On my deathbed, I will contend that the Clintons got a bad rap on their failed 1994 attempt at health care reform. An excellent piece in The American Prospect (hat tip: Washington Monthly) agrees and argues that this time, the Dems can pull it off. Here's (partially) why:
First, the moment is more amenable to reform -- in part because the reality has worsened. Fears abound that we are set to enter a deep recession, but even back when the macroeconomic indicators were fairly good, the health care numbers looked pretty bad. In 1994, 37 million Americans were uninsured. By 2007, that number had ballooned to 47 million. Between 1996 and 2007, the average employee's spending on health premiums for his family shot up 85 percent -- and incomes, of course, have not followed.
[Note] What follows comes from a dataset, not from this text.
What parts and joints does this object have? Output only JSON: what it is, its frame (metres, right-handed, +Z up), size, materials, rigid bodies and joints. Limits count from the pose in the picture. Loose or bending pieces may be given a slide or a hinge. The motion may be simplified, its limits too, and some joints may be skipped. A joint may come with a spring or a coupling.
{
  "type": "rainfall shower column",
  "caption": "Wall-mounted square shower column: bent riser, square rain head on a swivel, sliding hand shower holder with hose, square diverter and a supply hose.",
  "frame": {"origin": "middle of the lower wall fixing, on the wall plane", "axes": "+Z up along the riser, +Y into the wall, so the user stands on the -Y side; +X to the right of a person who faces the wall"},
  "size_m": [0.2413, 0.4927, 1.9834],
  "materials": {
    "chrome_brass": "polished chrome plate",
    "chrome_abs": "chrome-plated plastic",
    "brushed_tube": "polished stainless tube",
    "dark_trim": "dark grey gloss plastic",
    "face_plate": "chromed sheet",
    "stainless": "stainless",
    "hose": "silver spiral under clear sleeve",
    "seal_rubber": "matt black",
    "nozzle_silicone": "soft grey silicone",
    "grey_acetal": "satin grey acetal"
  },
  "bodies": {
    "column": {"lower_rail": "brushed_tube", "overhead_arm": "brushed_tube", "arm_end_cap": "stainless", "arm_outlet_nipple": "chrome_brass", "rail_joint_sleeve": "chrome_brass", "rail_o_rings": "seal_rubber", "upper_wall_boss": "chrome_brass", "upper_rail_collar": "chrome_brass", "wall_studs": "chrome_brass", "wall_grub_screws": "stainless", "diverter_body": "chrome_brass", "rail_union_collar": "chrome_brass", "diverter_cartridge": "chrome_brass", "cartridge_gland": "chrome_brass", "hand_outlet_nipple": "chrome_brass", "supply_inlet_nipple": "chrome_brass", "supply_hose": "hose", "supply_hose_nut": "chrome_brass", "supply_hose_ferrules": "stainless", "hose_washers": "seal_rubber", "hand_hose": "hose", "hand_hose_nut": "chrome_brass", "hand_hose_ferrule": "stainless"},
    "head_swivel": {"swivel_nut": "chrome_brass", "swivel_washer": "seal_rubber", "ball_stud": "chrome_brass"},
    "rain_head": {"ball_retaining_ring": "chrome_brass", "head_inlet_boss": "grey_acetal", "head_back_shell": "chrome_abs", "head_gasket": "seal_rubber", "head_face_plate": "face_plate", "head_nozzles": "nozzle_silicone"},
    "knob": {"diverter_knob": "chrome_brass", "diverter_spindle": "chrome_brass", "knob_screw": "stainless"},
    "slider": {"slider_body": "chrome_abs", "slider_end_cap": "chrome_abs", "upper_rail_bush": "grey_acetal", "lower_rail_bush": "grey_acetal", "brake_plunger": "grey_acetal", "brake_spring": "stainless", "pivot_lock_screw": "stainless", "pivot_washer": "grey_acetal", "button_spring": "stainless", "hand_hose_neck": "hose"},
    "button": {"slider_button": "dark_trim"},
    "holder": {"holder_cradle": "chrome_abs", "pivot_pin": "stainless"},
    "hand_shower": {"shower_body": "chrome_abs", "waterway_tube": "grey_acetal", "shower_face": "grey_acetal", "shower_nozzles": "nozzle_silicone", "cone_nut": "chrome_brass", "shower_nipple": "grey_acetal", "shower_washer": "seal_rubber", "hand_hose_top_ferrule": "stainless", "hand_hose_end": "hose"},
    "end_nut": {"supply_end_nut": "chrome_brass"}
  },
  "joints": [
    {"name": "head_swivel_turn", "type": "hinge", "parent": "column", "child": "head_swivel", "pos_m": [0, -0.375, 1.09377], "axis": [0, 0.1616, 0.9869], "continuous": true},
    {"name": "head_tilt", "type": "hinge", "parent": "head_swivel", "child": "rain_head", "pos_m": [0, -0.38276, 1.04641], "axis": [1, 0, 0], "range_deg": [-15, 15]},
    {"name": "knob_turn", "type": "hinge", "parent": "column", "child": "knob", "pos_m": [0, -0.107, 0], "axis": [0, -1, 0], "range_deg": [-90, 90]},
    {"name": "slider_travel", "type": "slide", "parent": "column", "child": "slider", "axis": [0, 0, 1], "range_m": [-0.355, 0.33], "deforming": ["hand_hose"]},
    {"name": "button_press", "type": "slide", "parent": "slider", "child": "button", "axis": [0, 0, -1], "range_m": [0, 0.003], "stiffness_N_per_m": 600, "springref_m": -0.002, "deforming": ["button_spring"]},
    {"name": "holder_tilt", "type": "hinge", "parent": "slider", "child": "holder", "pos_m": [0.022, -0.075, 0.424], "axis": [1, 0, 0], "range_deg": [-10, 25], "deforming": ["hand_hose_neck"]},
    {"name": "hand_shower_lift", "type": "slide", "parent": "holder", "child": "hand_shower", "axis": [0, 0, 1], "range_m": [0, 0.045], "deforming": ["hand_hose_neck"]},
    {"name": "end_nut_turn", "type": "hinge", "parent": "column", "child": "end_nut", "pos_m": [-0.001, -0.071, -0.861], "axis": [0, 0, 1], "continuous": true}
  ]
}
"My personal index," says Len Nichols, director of the New America Foundation's health policy program, "is the ratio of family premiums to median family income. In 1987, it was 7 percent. Today it's 17 percent. That fundamental dynamic, that health care costs are growing so much faster than economic productivity, means that even though unemployment is so low and the macro-economic indicators are good, there's still intense, acute anxiety." In other words, the concerns that once appeared only during recessions are now an enduring fact of American life. The health care system is so expensive, so unwieldy, so unstable, that today's participants feel much like the victims of the early-'90s recession.
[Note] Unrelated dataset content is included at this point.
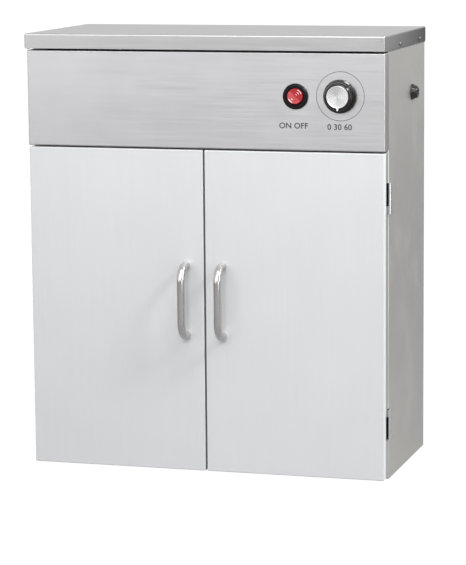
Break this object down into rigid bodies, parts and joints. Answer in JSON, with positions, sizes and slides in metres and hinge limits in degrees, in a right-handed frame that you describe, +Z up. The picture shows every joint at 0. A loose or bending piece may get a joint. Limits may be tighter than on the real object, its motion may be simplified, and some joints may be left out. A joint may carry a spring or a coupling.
{
  "type": "knife sterilizer cabinet",
  "caption": "Stainless knife sterilizer cabinet with hinged doors, bow handles, a rocker switch and timer knob on the fascia, slotted knife combs, a lamp behind a wire guard and a drip tray",
  "frame": {"origin": "on the floor, in the middle of the footprint from the door faces to the back panel", "axes": "+Z up, +X to the right seen from in front, the doors face -Y"},
  "size_m": [0.5128, 0.2778, 0.597],
  "materials": {
    "casing_steel": "satin stainless sheet with a fine grain",
    "door_steel": "satin stainless sheet with a fine grain",
    "polished_steel": "polished stainless bar",
    "comb_steel": "satin stainless sheet",
    "hinge_steel": "turned and polished steel",
    "screw_steel": "bright screw steel",
    "reflector_aluminium": "bright rolled sheet",
    "spun_aluminium": "concentrically brushed",
    "magnet_iron": "plated pole pieces",
    "ballast_paint": "light grey paint",
    "lamp_glass": "clear quartz glass",
    "seal_rubber": "matt moulded rubber",
    "black_plastic": "moulded, slightly matt",
    "knob_plastic": "gloss moulded",
    "red_plastic": "translucent red lens",
    "white_plastic": "moulded, slightly matt",
    "wire_plastic": "insulated lead"
  },
  "bodies": {
    "root": {"right_side_panel": "casing_steel", "left_side_panel": "casing_steel", "back_panel": "casing_steel", "base_panel": "casing_steel", "chamber_ceiling": "casing_steel", "top_cover": "casing_steel", "fascia_panel": "casing_steel", "back_panel_screws": "screw_steel", "cover_screws": "screw_steel", "fascia_screws": "screw_steel", "switch_body": "black_plastic", "timer_body": "white_plastic", "timer_screws": "screw_steel", "cable_gland": "black_plastic", "gland_locknut": "black_plastic", "upper_knife_comb": "comb_steel", "lower_knife_comb": "comb_steel", "rack_ledges": "casing_steel", "lamp_reflector": "reflector_aluminium", "right_lampholder": "white_plastic", "left_lampholder": "white_plastic", "uv_lamp_tube": "lamp_glass", "lamp_caps": "spun_aluminium", "lamp_guard": "polished_steel", "wire_duct": "casing_steel", "drip_tray": "casing_steel", "catch_body": "white_plastic", "catch_magnets": "magnet_iron", "right_door_switch": "black_plastic", "left_door_switch": "black_plastic", "ballast": "ballast_paint", "starter_holder": "white_plastic", "lamp_starter": "white_plastic", "terminal_block": "white_plastic", "wiring": "wire_plastic", "ceiling_grommet": "seal_rubber", "hinge_pins": "hinge_steel", "right_hinge_frame_leaves": "hinge_steel", "left_hinge_frame_leaves": "hinge_steel"},
    "right_door": {"right_hinge_door_leaves": "hinge_steel", "right_door_panel": "door_steel", "right_door_liner": "door_steel", "right_door_seal": "seal_rubber", "right_door_handle": "polished_steel", "right_handle_screws": "screw_steel", "right_strike_plate": "screw_steel"},
    "left_door": {"left_hinge_door_leaves": "hinge_steel", "left_door_panel": "door_steel", "left_door_liner": "door_steel", "left_door_seal": "seal_rubber", "left_door_handle": "polished_steel", "left_handle_screws": "screw_steel", "left_strike_plate": "screw_steel"},
    "rocker": {"switch_rocker": "red_plastic"},
    "knob": {"timer_knob": "knob_plastic", "knob_cap": "spun_aluminium", "timer_shaft": "screw_steel"},
    "right_plunger": {"right_switch_plunger": "white_plastic"},
    "left_plunger": {"left_switch_plunger": "white_plastic"}
  },
  "joints": [
    {"name": "right_door_hinge", "type": "hinge", "parent": "root", "child": "right_door", "pos_m": [0.251, -0.1006, 0.2284], "axis": [0, 0, 1], "range_deg": [0, 180]},
    {"name": "left_door_hinge", "type": "hinge", "parent": "root", "child": "left_door", "pos_m": [-0.251, -0.1006, 0.2284], "axis": [0, 0, -1], "range_deg": [0, 180]},
    {"name": "power_rocker", "type": "hinge", "parent": "root", "child": "rocker", "pos_m": [0.1287, -0.124, 0.5165], "axis": [0.7071, 0, -0.7071], "range_deg": [0, 20]},
    {"name": "timer_turn", "type": "hinge", "parent": "root", "child": "knob", "pos_m": [0.1896, -0.1225, 0.5174], "axis": [0, 1, 0], "range_deg": [0, 300]},
    {"name": "right_plunger_slide", "type": "slide", "parent": "root", "child": "right_plunger", "axis": [0, -1, 0], "range_m": [0, 0.003]},
    {"name": "left_plunger_slide", "type": "slide", "parent": "root", "child": "left_plunger", "axis": [0, -1, 0], "range_m": [0, 0.003]}
  ],
  "couplings": [
    {"joint": "right_plunger_slide", "follows": "right_door_hinge", "m_per_rad": 0.00095492},
    {"joint": "left_plunger_slide", "follows": "left_door_hinge", "m_per_rad": 0.00095492}
  ]
}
Business also seems exhausted by the ceaseless march of health care costs and ready for reform. In 1994, when managed care was just beginning to squeeze cost growth, health spending grew by a mere 4.1 percent. It looked like the private sector might prove able to control costs just fine. But the gains from managed care dissipated as the 1990s wore on, and in 2005, health spending grew by 7.2 percent. Much of that cost was borne by the business community.
"It's a global competitiveness issue," says Charles Kolb, president of the Committee for Economic Development, a business coalition. "And even if it weren't, it's a cost issue. Health care costs are growing at a rate that's simply not sustainable. [Our members] are in the business of business, not the business of health care."
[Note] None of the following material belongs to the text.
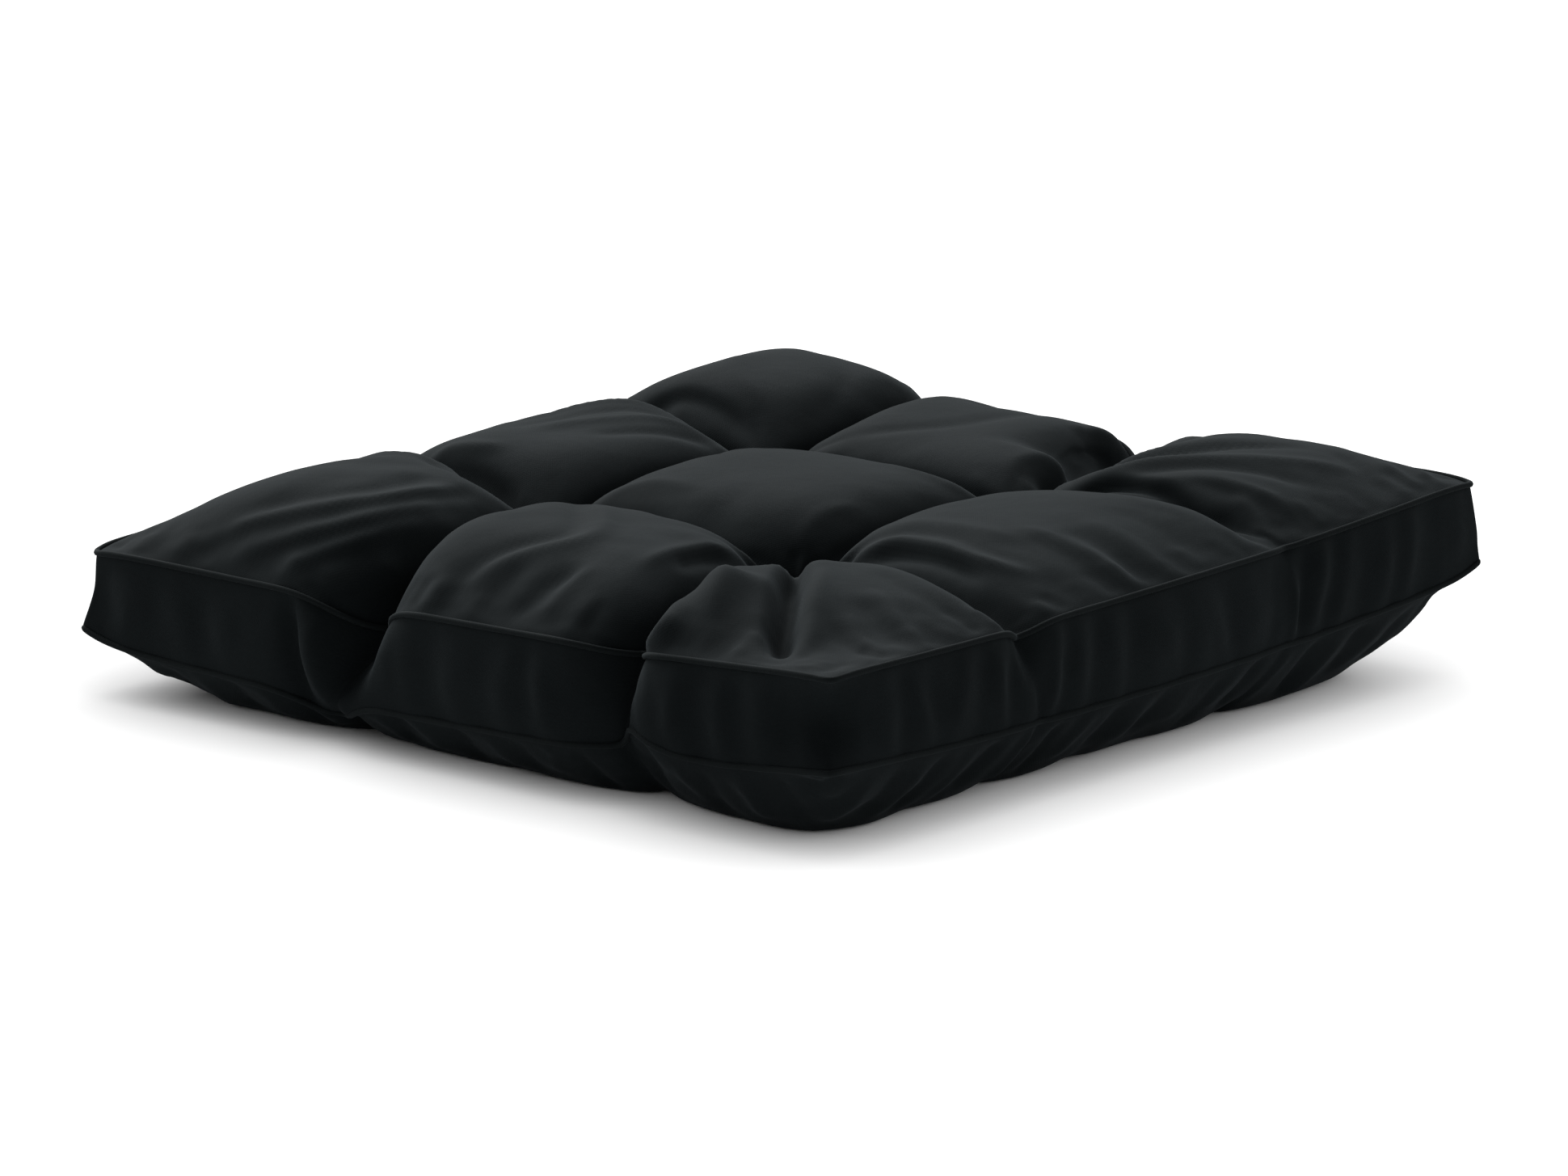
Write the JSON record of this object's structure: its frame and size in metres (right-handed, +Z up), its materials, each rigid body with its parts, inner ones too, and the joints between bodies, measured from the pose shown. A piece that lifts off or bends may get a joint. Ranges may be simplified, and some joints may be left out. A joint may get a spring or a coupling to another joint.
{
  "type": "tufted lounge cushion",
  "caption": "Square black lounge cushion with a boxed edge, piped seams and tufts that draw it into soft square pillows.",
  "frame": {"origin": "on the floor, under the middle of the cushion as it lies on its back", "axes": "+Z up through the thickness, X and Y along the sides; the side at -Y has the shallow creases and the side at -X the deep ones"},
  "size_m": [0.6115, 0.6115, 0.145],
  "materials": {
    "cover_cloth": "matt black plain weave with a faint sheen",
    "piping_cloth": "matt black plain weave cut on the bias over a cord"
  },
  "bodies": {
    "root": {"cushion": "cover_cloth", "piping_top": "piping_cloth", "piping_bottom": "piping_cloth"}
  },
  "joints": []
}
Unfortunately, while both Obama and Clinton are likely to at least try do something about health care both remain mum on a crucial aspect: dental care.
Sound silly? Go into the hood and check the choppers around you. I poll-watched last election in a Skid Row neighborhood, lucky me. Guys drunk, in donation barrel clothes with ropes for belts, at 8 am having been paid to vote. I was floored by all the toothless middle-aged and younger people coming in to vote. How could that be? At another community forum where inner city folks were confronting the local newspaper for better coverage—ditto. One woman complained bitterly to me that her neighborhood was red-lined such that she couldn't get a job in reception at the paper. I didn't want to suggest that it might be her exposed gums (among other things) that were the problem. The few teeth she had, all on the bottom row, pointed in every direction but up. We have a dental crisis in America and guess who's getting bitten. From The Nation:
Last Spring, following the death of twelve-year old Deamonte Driver of Maryland whose untreated tooth infection spread to his brain, I wrote about the national epidemic of dental disease and the lack of access to dental care faced by the poor and working class. Last month, an article in the New York Times painted a horrifying picture of the state of dental care, where bootleggers sell dentures that would otherwise be unaffordable to many people missing teeth; where low Medicaid reimbursement rates perpetuate a dearth of participating dentists; where untreated cavities are a leading cause of kids missing school, people use Krazy Glue to reattach broken teeth, or swish rubbing alcohol to treat an infection, "burning the gums and creating ulcers."
Currently, Medicaid only covers pulling teeth to treat infections -- not root canals or dentures –- which can certainly dim the job prospects for someone trying to earn a living in our economy.
"Try finding work when you're in your 30s or 40s and you're missing front teeth," Jane Stephenson, founder of the New Opportunity School in Berea, Kentucky told the Times.
We couldn't find $80 to have a 12-year-old's tooth fixed but found $300,000 for the hospital to treat him while he died of infection.
Lacking health care, I hadn't seen a dentist in nearly four years. Halfway through, I broke a back tooth and couldn't chew on that side. Nice, huh? Even once I got a job with benefits I had to pay 60% of the cost -- approximately $600. Doc said I'd been heading for a root canal. What a system. Yet, neither candidate would speak to reporters about their plan for dental coverage. Maybe they don't have one?